Objective
The lines to return are those from the one containing "Write part 3" down to the one containing "return np.column_stack([line, np.full(len(turns), z)])", inclusive; return them exactly and nothing else.

The data

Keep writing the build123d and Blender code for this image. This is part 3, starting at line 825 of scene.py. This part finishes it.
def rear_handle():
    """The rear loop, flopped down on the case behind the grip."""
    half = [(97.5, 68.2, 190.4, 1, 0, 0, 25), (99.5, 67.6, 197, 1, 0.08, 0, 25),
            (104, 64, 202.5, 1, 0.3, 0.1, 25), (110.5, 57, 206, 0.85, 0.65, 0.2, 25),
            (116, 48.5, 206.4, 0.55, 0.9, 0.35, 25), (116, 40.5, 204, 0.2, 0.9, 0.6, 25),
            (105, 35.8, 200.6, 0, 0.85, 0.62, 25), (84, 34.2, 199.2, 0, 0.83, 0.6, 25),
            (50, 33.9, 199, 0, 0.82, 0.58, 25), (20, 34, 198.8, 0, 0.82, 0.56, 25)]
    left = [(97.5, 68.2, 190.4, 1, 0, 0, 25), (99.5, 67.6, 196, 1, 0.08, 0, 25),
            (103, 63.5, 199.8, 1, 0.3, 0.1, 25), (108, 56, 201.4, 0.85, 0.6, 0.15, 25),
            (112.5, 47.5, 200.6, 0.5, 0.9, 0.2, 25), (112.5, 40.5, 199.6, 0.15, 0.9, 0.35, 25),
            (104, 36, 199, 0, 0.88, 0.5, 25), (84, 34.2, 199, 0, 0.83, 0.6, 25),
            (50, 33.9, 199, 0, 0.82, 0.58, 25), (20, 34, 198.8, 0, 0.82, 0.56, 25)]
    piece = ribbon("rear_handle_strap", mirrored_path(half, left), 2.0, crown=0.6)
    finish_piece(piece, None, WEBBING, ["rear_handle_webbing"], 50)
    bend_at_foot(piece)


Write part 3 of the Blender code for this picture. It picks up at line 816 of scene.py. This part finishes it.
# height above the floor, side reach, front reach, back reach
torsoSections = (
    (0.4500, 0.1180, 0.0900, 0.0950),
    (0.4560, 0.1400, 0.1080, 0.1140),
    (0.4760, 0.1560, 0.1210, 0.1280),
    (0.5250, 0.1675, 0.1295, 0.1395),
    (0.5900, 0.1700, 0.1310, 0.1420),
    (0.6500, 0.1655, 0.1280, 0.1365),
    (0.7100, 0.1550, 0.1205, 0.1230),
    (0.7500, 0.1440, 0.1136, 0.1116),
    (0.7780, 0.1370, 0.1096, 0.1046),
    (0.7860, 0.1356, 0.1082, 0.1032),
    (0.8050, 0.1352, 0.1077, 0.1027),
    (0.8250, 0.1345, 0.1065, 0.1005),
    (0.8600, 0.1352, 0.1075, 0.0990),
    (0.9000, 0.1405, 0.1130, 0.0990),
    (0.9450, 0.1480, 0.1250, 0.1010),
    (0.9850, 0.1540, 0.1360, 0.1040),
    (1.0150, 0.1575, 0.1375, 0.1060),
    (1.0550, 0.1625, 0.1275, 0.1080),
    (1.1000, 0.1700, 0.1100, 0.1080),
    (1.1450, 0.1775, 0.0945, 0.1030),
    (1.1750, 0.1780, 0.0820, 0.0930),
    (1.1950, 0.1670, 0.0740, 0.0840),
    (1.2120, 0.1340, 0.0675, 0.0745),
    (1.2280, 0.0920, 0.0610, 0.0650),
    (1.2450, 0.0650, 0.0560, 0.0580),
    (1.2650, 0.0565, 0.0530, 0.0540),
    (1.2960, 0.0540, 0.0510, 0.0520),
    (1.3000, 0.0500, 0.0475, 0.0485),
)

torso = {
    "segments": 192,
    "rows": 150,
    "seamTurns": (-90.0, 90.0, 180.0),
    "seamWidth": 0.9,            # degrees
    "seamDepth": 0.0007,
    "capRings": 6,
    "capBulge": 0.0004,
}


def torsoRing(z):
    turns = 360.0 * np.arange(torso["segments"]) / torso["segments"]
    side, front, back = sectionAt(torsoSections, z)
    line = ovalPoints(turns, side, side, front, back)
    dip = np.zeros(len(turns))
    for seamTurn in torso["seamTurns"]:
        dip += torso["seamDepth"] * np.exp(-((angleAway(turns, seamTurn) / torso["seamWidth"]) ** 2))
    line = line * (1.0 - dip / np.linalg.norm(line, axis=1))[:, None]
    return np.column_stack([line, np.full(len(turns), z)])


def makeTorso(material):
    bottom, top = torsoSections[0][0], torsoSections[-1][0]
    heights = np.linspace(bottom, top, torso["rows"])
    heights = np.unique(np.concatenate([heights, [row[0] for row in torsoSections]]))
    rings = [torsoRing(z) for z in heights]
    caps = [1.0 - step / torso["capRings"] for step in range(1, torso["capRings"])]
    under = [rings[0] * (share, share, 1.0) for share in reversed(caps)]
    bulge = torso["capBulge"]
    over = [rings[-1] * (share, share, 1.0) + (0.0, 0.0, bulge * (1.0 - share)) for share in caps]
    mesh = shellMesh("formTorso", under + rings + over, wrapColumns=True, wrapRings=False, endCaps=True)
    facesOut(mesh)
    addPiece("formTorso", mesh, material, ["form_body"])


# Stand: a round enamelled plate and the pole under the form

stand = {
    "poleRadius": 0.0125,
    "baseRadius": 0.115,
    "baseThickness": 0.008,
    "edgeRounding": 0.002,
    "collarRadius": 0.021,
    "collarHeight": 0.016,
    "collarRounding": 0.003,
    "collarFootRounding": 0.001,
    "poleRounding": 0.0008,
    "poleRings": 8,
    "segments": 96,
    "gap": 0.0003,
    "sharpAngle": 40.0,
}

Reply
Write part 3 of the Blender code for this picture. It picks up at line 816 of scene.py. This part finishes it.
# height above the floor, side reach, front reach, back reach
torsoSections = (
    (0.4500, 0.1180, 0.0900, 0.0950),
    (0.4560, 0.1400, 0.1080, 0.1140),
    (0.4760, 0.1560, 0.1210, 0.1280),
    (0.5250, 0.1675, 0.1295, 0.1395),
    (0.5900, 0.1700, 0.1310, 0.1420),
    (0.6500, 0.1655, 0.1280, 0.1365),
    (0.7100, 0.1550, 0.1205, 0.1230),
    (0.7500, 0.1440, 0.1136, 0.1116),
    (0.7780, 0.1370, 0.1096, 0.1046),
    (0.7860, 0.1356, 0.1082, 0.1032),
    (0.8050, 0.1352, 0.1077, 0.1027),
    (0.8250, 0.1345, 0.1065, 0.1005),
    (0.8600, 0.1352, 0.1075, 0.0990),
    (0.9000, 0.1405, 0.1130, 0.0990),
    (0.9450, 0.1480, 0.1250, 0.1010),
    (0.9850, 0.1540, 0.1360, 0.1040),
    (1.0150, 0.1575, 0.1375, 0.1060),
    (1.0550, 0.1625, 0.1275, 0.1080),
    (1.1000, 0.1700, 0.1100, 0.1080),
    (1.1450, 0.1775, 0.0945, 0.1030),
    (1.1750, 0.1780, 0.0820, 0.0930),
    (1.1950, 0.1670, 0.0740, 0.0840),
    (1.2120, 0.1340, 0.0675, 0.0745),
    (1.2280, 0.0920, 0.0610, 0.0650),
    (1.2450, 0.0650, 0.0560, 0.0580),
    (1.2650, 0.0565, 0.0530, 0.0540),
    (1.2960, 0.0540, 0.0510, 0.0520),
    (1.3000, 0.0500, 0.0475, 0.0485),
)

torso = {
    "segments": 192,
    "rows": 150,
    "seamTurns": (-90.0, 90.0, 180.0),
    "seamWidth": 0.9,            # degrees
    "seamDepth": 0.0007,
    "capRings": 6,
    "capBulge": 0.0004,
}


def torsoRing(z):
    turns = 360.0 * np.arange(torso["segments"]) / torso["segments"]
    side, front, back = sectionAt(torsoSections, z)
    line = ovalPoints(turns, side, side, front, back)
    dip = np.zeros(len(turns))
    for seamTurn in torso["seamTurns"]:
        dip += torso["seamDepth"] * np.exp(-((angleAway(turns, seamTurn) / torso["seamWidth"]) ** 2))
    line = line * (1.0 - dip / np.linalg.norm(line, axis=1))[:, None]
    return np.column_stack([line, np.full(len(turns), z)])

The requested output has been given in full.